# Data excerpts start

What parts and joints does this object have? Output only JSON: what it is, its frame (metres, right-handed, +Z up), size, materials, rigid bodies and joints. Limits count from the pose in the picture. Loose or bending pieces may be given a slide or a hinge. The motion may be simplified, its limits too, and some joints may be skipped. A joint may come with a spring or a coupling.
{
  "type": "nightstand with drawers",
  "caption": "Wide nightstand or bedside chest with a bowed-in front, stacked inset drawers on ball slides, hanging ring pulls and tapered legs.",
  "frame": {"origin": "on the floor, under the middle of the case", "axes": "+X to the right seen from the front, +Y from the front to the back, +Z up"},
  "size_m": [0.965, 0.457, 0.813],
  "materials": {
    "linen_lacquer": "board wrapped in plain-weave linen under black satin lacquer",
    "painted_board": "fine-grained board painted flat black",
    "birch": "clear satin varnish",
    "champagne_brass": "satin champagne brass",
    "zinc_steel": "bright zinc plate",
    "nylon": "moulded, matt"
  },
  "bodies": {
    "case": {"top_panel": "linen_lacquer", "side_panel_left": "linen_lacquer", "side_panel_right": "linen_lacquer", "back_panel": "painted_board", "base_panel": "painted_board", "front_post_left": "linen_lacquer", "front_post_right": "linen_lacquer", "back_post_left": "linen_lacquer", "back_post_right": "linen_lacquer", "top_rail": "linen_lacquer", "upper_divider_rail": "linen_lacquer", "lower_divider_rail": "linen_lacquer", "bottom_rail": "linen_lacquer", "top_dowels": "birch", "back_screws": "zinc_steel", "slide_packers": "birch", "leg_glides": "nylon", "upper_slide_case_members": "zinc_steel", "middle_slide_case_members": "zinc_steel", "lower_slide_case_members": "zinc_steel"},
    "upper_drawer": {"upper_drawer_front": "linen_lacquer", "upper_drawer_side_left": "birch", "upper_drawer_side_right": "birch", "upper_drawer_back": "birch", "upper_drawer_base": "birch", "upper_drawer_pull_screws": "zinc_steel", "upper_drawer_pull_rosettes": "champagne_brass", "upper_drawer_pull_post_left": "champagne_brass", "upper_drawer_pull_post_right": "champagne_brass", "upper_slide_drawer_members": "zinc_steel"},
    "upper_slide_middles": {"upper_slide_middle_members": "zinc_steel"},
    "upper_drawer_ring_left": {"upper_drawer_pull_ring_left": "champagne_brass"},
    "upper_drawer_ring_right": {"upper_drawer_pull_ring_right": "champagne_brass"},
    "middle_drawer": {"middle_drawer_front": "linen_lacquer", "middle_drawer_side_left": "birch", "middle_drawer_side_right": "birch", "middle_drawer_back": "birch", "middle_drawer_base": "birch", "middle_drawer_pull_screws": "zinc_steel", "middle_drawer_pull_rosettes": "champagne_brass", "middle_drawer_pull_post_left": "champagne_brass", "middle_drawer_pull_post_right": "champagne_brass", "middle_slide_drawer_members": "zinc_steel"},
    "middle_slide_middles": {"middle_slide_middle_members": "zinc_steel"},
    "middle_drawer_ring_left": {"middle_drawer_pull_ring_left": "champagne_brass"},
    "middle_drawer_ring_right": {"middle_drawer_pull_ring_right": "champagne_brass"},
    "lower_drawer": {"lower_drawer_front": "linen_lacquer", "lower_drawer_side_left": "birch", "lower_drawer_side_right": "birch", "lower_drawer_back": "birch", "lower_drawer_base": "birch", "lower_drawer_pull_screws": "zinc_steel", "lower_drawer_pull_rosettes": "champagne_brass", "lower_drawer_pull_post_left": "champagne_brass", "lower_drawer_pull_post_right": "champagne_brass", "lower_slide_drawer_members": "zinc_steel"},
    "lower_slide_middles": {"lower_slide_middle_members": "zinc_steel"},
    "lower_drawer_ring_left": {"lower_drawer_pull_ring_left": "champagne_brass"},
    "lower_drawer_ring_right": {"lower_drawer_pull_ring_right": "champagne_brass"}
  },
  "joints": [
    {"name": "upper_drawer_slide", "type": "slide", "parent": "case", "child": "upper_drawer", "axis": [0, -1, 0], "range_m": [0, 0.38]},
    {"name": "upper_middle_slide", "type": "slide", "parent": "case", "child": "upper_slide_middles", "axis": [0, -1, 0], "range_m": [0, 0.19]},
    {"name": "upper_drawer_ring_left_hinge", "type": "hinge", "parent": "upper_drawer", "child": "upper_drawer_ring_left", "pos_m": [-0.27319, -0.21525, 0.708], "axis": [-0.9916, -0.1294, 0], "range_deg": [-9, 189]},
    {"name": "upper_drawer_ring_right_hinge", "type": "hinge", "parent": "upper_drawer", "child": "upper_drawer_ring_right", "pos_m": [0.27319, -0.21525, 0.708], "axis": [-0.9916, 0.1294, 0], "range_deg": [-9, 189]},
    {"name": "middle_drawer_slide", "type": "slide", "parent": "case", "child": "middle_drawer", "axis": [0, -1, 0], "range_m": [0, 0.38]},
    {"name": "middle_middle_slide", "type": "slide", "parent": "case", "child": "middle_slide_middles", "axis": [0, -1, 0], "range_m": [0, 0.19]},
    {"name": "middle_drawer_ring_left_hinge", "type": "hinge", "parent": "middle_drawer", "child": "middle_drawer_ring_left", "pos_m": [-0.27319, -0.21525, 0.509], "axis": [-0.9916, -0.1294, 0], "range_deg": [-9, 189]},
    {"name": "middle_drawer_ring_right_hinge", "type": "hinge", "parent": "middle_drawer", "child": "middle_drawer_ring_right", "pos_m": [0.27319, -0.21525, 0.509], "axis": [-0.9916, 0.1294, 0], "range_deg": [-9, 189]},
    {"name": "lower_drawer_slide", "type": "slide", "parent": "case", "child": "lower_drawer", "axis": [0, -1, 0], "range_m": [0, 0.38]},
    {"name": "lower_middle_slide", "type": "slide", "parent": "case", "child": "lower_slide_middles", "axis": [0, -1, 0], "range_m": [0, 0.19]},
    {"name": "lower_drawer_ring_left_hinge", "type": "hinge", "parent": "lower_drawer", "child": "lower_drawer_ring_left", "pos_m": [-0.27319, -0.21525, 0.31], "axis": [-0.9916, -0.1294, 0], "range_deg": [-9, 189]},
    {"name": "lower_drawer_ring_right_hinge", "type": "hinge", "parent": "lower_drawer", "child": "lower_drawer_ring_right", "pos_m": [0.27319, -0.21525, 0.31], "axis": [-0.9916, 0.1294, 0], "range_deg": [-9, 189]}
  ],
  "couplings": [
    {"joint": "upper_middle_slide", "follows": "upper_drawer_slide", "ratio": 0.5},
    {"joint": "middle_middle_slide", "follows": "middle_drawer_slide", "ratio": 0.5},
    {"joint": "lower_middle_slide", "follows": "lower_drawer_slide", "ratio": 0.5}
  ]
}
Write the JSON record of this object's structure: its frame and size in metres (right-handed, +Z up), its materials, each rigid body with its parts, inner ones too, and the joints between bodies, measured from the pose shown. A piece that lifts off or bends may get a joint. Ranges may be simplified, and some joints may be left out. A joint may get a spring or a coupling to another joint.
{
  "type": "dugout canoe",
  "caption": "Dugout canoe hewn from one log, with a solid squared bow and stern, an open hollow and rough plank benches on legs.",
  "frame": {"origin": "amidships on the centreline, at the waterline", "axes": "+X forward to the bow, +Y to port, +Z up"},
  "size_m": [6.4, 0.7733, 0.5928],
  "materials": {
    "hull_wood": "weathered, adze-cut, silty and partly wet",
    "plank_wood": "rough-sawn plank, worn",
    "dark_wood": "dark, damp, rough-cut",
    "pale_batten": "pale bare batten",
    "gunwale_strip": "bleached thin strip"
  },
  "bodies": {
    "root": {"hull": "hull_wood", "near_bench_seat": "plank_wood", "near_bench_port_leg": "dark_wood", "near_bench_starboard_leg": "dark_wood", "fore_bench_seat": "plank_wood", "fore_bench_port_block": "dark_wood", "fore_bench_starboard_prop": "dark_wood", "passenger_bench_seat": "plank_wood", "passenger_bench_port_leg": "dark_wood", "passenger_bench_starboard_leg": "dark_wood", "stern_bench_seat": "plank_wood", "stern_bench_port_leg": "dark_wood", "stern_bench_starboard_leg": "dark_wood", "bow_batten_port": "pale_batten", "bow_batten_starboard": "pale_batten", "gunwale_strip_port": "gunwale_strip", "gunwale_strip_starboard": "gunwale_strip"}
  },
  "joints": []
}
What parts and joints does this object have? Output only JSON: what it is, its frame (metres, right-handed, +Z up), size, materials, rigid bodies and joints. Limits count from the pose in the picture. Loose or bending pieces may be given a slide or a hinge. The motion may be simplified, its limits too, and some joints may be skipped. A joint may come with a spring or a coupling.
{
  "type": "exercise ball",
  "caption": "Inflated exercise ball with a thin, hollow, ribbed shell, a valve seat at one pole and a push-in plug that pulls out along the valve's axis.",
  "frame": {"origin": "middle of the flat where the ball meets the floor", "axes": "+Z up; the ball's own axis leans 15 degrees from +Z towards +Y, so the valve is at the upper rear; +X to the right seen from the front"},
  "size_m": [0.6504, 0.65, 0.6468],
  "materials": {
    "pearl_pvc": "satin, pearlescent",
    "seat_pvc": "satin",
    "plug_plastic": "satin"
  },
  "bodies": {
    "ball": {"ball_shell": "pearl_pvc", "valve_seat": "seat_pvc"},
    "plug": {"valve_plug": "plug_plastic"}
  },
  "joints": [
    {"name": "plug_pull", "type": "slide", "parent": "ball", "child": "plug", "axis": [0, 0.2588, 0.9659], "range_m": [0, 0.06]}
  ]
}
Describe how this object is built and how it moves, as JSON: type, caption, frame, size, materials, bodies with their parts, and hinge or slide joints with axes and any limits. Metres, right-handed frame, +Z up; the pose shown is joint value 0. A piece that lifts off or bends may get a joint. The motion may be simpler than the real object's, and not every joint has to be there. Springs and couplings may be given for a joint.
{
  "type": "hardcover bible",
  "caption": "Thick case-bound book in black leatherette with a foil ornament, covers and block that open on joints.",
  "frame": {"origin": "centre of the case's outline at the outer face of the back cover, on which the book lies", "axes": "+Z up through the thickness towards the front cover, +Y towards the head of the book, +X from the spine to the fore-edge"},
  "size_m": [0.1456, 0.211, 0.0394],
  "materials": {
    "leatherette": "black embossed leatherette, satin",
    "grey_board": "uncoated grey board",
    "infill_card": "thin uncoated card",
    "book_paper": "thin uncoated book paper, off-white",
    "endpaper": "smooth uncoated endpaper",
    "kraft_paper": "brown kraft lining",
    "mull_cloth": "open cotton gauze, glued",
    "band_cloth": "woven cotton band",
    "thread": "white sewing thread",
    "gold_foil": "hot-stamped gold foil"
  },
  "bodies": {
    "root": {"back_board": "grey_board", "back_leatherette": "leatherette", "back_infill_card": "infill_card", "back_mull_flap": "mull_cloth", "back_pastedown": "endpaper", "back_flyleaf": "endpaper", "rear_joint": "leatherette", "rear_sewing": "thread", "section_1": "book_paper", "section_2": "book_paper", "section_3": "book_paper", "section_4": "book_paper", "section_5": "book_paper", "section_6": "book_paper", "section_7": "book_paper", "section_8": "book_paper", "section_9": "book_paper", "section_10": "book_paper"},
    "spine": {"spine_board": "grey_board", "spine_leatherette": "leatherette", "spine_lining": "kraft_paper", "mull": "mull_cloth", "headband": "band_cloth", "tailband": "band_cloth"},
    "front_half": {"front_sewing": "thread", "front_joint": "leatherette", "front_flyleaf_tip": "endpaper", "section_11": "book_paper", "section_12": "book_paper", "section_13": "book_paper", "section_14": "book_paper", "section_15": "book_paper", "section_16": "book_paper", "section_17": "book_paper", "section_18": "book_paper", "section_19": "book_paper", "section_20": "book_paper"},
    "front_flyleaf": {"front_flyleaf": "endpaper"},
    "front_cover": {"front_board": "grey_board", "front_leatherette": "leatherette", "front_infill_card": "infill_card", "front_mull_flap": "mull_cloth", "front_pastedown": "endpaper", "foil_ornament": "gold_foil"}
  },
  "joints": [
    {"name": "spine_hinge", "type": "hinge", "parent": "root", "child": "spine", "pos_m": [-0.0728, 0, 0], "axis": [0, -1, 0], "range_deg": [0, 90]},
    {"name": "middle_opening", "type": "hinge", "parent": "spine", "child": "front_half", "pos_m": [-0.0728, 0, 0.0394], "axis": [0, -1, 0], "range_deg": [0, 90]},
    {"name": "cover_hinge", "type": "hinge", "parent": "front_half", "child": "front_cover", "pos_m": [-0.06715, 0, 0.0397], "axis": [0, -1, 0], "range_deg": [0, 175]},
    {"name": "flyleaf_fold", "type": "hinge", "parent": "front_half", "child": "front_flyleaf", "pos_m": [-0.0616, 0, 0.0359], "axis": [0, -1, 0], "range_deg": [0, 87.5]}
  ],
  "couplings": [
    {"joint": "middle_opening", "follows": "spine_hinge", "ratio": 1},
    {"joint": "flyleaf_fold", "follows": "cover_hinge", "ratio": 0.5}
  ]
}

# Data excerpts end

**Given request:** Gather every line from the listing above in which the word "axes" appears.

**Exercise solution:**
  "frame": {"origin": "on the floor, under the middle of the case", "axes": "+X to the right seen from the front, +Y from the front to the back, +Z up"},
  "frame": {"origin": "amidships on the centreline, at the waterline", "axes": "+X forward to the bow, +Y to port, +Z up"},
  "frame": {"origin": "middle of the flat where the ball meets the floor", "axes": "+Z up; the ball's own axis leans 15 degrees from +Z towards +Y, so the valve is at the upper rear; +X to the right seen from the front"},
Describe how this object is built and how it moves, as JSON: type, caption, frame, size, materials, bodies with their parts, and hinge or slide joints with axes and any limits. Metres, right-handed frame, +Z up; the pose shown is joint value 0. A piece that lifts off or bends may get a joint. The motion may be simpler than the real object's, and not every joint has to be there. Springs and couplings may be given for a joint.
  "frame": {"origin": "centre of the case's outline at the outer face of the back cover, on which the book lies", "axes": "+Z up through the thickness towards the front cover, +Y towards the head of the book, +X from the spine to the fore-edge"},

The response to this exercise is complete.